Miss Mitchell was born at Monroe, Iowa, a daughter of Andrew and Mary (Conner) Mitchell. Her father was a native of Scotland, and a graduate of the University of Edinburg. Coming to the United States at the age of thirty, he followed his profession as a civil and mining engineer both in California and Iowa. Miss Mitchell’s maternal grandparents and some other forebears were natives of Virginia, her mother being a cousin of Gen. Robert E. Lee, and the family was also related to the Harcourts of Virginia. Miss Mitchell has two sisters: Mrs. M. A. Ebright, wife of a business man at Redwood Falls, Minnesota; and Miss Lela Mitchell, president of an abstract company in Albany, Oregon.
After her primary education in the public schools of Monroe, Miss Mitchell attended the Iowa Teachers College at Cedar Falls, where she received the Master’s and Bachelor’s degrees in Education. Her degrees, Ph.B. and M. A., come from the University of Chicago, where she emphasized historical studies. For several years she was a teacher in Iowa high schools, and for three years principal of a high school in the State of Washington. On coming to Oklahoma she was selected head of the history department of the high school at Chickasha, and from there was called to head the department of history at the Central State Normal in Edmond. Three of her summer vacations she spent as an instructor in the University of Chicago.
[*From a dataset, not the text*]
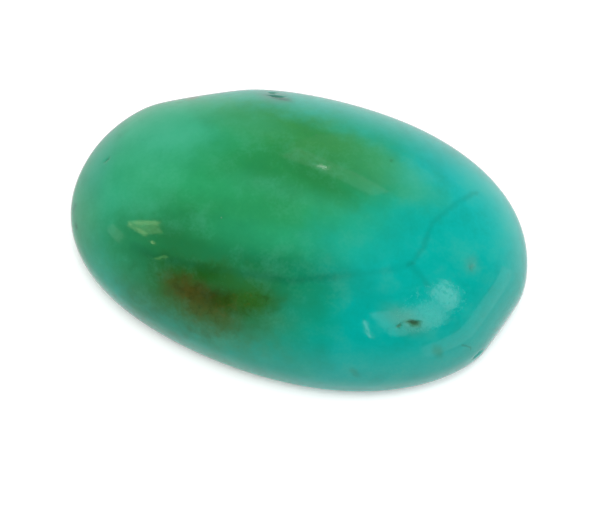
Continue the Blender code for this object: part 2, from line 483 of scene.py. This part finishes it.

Miss Mitchell is the author of some history outlines and syllabi now being used in many schools. Into her department at Edmond she has introduced a part of the history course of the University of Chicago curriculum, and is featuring industrial history. Her teaching stresses current history, which much emphasis upon economical and sociological phases. Her department has been made an important aid to debating work among the students, and has given fundamental instruction in civics through the holding of organized trials and legislative assemblies. Miss Mitchell has two assistants regularly in the department, and sometimes more than that number are required.
She is a member of the Congregational Church, belongs to the P. E. O. Chapter in Iowa, and the Cambridge Club of Edmond. She is a member of various professional and learned societies, including the Oklahoma Educational Association, the National Educational Association, the American Historical Association, and the Mississippi Valley Historical Association. In all of these she has read papers. She has done three years of research work among the Indians of the State of Washington and considerable special work in Chicago. Miss Mitchell has supplemented her other opportunities by extensive travel and study in several countries of Europe, in Canada, Alaska and Mexico, and in many parts of the United States.